— BEGIN SOURCE MATERIAL —

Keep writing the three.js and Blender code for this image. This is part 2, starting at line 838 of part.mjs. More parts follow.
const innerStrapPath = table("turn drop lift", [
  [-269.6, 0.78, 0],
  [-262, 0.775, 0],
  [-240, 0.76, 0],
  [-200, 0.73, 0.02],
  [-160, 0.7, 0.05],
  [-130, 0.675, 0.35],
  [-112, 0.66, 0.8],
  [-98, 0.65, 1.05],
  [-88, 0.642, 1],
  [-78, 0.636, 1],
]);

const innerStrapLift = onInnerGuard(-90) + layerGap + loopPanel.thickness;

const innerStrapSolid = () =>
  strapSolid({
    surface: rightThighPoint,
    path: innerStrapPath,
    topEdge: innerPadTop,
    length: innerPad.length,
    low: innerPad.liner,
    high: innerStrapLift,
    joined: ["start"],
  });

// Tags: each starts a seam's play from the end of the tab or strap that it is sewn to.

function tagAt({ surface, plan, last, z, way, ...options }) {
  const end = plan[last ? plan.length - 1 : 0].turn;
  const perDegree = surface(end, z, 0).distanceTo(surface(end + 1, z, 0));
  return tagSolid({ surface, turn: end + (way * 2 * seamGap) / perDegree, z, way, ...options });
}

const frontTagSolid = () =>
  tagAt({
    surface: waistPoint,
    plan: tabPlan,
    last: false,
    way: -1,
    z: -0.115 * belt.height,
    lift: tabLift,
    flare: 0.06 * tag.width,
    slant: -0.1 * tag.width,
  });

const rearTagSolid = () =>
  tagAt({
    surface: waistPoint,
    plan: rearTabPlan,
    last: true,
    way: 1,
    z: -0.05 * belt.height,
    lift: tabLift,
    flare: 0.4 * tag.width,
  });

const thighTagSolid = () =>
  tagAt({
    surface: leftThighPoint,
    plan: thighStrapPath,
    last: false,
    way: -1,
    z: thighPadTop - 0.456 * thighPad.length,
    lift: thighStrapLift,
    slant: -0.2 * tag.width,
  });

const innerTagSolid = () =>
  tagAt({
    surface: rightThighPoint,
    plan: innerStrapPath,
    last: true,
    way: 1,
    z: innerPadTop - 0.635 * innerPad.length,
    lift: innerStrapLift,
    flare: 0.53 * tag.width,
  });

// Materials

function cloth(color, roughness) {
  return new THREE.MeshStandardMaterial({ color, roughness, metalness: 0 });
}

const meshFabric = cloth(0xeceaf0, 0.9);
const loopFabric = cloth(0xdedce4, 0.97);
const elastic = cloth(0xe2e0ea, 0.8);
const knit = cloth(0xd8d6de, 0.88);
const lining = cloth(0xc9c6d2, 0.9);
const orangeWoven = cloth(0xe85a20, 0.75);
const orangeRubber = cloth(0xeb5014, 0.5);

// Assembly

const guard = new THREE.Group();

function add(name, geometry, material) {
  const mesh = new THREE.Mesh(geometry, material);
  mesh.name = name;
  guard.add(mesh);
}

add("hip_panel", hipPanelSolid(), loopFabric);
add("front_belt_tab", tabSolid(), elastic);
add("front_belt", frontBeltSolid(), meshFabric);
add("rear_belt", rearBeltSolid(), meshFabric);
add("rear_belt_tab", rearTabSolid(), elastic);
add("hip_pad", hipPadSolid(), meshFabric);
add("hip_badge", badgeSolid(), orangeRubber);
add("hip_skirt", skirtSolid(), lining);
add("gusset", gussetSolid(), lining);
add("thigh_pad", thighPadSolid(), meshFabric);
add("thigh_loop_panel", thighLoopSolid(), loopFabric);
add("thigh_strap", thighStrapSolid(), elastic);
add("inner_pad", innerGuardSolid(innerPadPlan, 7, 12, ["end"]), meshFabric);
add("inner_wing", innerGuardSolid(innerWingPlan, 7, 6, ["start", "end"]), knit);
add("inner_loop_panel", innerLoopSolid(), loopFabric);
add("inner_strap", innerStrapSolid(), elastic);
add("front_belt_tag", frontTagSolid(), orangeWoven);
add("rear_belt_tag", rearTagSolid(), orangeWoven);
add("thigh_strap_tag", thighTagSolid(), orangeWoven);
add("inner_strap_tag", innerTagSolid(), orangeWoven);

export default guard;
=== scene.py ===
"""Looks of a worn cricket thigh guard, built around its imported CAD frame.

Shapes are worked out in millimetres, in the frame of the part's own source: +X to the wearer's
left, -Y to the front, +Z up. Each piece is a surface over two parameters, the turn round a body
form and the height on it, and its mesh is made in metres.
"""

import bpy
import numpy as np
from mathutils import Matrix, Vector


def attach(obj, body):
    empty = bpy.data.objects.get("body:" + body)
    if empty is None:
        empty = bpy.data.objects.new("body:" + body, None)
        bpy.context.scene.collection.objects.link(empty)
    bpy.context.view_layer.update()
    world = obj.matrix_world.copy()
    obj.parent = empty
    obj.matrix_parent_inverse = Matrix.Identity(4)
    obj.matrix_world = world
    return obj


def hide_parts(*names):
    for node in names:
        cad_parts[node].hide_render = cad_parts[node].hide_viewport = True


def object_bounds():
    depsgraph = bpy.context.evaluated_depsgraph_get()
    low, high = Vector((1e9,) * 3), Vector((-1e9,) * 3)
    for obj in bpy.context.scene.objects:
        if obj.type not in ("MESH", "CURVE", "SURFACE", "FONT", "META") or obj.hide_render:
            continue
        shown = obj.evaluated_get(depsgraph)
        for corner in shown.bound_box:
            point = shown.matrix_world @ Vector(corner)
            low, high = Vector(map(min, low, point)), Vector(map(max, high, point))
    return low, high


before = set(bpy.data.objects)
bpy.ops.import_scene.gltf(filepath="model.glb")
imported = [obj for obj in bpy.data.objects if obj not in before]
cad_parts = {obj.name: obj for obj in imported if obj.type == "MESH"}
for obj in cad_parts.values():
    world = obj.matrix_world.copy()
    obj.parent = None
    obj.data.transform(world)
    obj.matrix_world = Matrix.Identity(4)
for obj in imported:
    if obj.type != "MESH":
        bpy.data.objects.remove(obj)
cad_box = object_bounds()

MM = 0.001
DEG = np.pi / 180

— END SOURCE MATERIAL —
— BEGIN SOURCE MATERIAL —

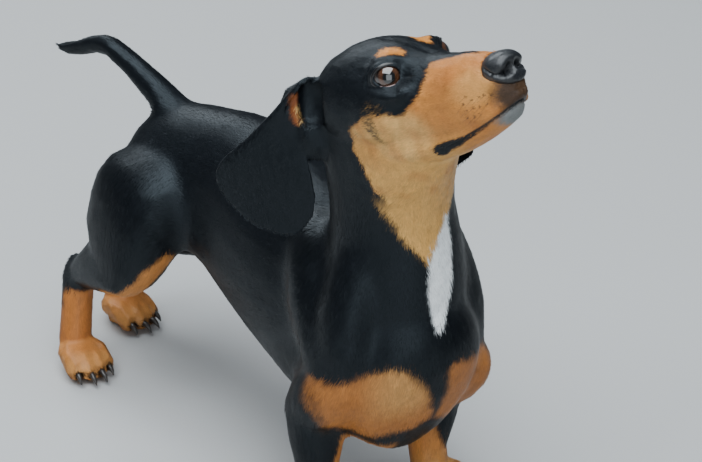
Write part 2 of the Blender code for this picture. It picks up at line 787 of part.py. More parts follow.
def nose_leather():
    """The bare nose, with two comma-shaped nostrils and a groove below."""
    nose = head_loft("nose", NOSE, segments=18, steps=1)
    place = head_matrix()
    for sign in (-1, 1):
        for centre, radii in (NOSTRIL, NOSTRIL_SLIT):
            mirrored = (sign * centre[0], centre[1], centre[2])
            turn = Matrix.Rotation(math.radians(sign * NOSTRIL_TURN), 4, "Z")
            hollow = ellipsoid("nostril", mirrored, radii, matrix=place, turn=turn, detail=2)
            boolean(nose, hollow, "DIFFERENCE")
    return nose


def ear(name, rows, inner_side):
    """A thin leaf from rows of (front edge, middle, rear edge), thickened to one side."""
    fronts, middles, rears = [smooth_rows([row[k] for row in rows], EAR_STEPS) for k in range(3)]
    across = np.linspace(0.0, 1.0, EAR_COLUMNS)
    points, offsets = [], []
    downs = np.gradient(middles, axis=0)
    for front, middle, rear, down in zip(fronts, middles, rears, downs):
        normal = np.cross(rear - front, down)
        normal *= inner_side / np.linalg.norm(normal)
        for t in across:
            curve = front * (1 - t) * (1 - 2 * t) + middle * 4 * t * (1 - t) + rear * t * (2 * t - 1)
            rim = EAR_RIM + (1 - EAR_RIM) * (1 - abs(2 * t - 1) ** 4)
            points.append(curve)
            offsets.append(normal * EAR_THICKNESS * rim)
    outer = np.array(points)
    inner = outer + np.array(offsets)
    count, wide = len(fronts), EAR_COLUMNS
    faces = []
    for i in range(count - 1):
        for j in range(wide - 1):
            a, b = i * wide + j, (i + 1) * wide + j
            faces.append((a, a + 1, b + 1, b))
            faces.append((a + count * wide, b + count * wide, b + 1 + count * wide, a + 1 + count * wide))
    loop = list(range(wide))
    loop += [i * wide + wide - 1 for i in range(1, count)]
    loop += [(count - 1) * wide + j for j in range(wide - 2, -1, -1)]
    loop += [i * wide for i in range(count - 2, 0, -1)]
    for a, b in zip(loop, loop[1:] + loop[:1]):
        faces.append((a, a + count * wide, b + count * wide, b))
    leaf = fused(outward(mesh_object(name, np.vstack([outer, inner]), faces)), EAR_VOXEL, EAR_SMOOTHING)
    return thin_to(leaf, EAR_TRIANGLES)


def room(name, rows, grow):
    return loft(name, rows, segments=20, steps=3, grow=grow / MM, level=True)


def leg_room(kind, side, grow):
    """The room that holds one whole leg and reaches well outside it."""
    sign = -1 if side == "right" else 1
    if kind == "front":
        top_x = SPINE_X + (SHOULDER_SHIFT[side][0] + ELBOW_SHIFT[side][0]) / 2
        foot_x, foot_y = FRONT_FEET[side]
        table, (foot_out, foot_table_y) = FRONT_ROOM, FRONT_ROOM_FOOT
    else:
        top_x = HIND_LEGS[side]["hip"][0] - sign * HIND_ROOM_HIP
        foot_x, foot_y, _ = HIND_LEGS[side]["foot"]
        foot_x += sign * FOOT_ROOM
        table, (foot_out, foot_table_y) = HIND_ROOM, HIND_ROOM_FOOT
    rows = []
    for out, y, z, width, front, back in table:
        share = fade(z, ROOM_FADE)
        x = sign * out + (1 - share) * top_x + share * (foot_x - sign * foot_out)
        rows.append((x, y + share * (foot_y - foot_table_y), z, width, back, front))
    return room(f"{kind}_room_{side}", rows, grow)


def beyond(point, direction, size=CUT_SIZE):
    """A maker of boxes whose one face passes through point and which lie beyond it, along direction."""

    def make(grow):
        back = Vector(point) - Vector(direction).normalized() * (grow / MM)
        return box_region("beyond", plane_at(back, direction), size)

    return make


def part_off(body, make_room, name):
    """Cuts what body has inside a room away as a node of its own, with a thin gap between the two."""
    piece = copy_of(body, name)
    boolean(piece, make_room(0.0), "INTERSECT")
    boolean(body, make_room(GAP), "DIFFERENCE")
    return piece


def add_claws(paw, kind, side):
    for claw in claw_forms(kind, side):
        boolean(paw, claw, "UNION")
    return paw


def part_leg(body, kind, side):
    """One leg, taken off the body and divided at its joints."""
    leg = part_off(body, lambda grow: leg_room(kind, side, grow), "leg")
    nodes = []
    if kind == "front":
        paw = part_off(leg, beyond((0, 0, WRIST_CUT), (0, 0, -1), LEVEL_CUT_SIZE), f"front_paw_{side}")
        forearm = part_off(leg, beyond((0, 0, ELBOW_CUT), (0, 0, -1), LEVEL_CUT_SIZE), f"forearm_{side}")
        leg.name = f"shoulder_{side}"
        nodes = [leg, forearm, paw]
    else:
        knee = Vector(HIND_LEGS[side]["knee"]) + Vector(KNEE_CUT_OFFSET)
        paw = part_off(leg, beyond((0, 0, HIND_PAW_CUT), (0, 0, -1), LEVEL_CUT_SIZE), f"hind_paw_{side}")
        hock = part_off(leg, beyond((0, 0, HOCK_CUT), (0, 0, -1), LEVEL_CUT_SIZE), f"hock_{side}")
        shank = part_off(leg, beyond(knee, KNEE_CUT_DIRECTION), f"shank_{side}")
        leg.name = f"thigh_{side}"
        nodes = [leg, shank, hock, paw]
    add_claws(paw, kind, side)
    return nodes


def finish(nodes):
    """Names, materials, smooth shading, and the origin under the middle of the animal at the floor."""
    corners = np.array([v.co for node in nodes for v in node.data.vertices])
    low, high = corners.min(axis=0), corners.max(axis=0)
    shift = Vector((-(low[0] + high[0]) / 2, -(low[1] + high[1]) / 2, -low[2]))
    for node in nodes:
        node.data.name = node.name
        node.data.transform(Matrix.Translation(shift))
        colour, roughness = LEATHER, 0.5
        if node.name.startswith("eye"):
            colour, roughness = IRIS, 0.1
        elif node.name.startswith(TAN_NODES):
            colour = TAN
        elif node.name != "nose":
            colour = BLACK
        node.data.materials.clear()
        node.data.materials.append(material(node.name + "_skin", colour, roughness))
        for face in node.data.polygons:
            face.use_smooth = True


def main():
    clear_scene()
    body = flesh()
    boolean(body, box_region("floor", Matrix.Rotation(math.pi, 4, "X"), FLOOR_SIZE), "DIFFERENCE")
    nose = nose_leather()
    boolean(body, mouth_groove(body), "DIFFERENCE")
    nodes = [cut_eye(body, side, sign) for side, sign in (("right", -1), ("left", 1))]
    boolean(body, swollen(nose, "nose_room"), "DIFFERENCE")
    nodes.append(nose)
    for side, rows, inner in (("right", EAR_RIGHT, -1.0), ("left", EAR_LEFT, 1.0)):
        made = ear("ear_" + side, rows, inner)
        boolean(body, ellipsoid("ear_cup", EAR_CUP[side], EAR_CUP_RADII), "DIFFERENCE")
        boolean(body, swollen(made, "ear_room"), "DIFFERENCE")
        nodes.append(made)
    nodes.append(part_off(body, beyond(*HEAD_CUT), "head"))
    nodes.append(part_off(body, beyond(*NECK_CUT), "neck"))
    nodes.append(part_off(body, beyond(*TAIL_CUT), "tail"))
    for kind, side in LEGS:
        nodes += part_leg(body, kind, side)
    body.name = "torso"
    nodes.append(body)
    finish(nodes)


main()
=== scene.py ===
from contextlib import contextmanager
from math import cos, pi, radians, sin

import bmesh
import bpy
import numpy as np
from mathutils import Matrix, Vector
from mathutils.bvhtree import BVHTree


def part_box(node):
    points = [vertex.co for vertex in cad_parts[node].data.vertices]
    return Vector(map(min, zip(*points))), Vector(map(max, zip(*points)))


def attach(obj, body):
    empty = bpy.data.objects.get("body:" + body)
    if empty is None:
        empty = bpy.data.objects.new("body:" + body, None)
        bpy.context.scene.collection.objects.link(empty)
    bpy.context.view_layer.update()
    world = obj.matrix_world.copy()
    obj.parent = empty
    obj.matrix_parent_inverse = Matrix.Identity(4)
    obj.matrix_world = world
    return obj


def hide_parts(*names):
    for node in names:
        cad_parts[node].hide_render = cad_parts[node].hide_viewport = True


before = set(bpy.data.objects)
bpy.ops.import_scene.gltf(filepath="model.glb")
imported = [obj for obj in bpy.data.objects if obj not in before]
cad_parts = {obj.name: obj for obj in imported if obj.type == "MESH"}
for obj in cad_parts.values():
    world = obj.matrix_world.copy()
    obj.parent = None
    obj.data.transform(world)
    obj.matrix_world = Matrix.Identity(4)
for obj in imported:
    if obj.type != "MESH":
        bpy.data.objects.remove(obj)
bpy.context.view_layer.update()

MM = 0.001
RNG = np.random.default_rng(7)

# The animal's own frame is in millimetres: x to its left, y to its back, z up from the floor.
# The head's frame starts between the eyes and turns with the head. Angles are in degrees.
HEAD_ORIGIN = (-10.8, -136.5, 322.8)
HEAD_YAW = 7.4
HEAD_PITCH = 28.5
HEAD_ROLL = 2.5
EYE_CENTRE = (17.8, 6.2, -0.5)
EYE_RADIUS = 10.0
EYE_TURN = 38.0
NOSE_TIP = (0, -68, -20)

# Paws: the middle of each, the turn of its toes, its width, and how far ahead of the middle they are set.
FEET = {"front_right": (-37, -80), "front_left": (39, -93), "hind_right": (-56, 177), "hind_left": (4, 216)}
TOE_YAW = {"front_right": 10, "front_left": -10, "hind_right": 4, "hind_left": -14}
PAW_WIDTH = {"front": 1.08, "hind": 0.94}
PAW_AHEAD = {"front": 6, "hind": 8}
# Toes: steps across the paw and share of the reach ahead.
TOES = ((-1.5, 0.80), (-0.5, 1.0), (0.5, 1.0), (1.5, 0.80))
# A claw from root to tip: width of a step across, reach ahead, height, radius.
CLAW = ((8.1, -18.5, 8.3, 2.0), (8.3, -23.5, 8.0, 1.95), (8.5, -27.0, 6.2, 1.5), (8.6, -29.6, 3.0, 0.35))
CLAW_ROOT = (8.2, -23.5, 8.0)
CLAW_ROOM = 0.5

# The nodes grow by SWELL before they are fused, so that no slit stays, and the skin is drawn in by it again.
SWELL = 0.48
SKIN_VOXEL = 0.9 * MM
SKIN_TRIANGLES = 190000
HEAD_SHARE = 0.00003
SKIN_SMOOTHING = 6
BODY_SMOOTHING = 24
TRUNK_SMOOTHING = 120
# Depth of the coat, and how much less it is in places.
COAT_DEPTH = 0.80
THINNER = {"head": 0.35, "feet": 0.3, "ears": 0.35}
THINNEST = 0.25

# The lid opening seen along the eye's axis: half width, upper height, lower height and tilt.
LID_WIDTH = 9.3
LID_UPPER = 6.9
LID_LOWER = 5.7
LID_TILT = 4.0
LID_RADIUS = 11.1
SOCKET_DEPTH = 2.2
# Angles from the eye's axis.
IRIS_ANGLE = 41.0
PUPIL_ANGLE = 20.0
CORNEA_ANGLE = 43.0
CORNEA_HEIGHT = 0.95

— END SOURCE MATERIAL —
— BEGIN SOURCE MATERIAL —

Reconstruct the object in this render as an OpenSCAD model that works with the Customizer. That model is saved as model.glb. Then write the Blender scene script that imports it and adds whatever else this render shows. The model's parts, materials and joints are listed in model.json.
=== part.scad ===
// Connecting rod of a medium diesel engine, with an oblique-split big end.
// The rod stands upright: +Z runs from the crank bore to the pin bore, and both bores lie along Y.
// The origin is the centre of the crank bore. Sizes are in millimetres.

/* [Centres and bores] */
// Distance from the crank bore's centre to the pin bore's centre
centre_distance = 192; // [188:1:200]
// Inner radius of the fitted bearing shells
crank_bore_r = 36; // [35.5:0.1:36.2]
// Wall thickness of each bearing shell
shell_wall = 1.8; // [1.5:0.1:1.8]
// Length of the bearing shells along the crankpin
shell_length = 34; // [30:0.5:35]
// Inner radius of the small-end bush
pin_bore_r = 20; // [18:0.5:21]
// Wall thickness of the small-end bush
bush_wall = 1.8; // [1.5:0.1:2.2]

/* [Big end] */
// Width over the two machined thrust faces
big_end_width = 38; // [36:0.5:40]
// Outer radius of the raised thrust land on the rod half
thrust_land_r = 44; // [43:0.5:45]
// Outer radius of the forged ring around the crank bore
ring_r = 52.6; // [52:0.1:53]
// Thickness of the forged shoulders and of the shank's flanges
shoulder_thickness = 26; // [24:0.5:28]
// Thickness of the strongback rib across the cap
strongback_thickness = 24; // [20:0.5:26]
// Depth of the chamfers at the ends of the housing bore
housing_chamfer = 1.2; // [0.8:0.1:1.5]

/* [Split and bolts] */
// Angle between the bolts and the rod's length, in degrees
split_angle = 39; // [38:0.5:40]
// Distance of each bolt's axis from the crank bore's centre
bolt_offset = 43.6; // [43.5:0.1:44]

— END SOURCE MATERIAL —

### GOAL
Nothing but the lines from the one with "for kind, side" through the one with "RNG = np.random.default_rng(7)" should be retyped; include both and keep them exact.

### SOLUTION TO THE EXERCISE
    for kind, side in LEGS:
        nodes += part_leg(body, kind, side)
    body.name = "torso"
    nodes.append(body)
    finish(nodes)


main()
=== scene.py ===
from contextlib import contextmanager
from math import cos, pi, radians, sin

import bmesh
import bpy
import numpy as np
from mathutils import Matrix, Vector
from mathutils.bvhtree import BVHTree


def part_box(node):
    points = [vertex.co for vertex in cad_parts[node].data.vertices]
    return Vector(map(min, zip(*points))), Vector(map(max, zip(*points)))


def attach(obj, body):
    empty = bpy.data.objects.get("body:" + body)
    if empty is None:
        empty = bpy.data.objects.new("body:" + body, None)
        bpy.context.scene.collection.objects.link(empty)
    bpy.context.view_layer.update()
    world = obj.matrix_world.copy()
    obj.parent = empty
    obj.matrix_parent_inverse = Matrix.Identity(4)
    obj.matrix_world = world
    return obj


def hide_parts(*names):
    for node in names:
        cad_parts[node].hide_render = cad_parts[node].hide_viewport = True


before = set(bpy.data.objects)
bpy.ops.import_scene.gltf(filepath="model.glb")
imported = [obj for obj in bpy.data.objects if obj not in before]
cad_parts = {obj.name: obj for obj in imported if obj.type == "MESH"}
for obj in cad_parts.values():
    world = obj.matrix_world.copy()
    obj.parent = None
    obj.data.transform(world)
    obj.matrix_world = Matrix.Identity(4)
for obj in imported:
    if obj.type != "MESH":
        bpy.data.objects.remove(obj)
bpy.context.view_layer.update()

MM = 0.001
RNG = np.random.default_rng(7)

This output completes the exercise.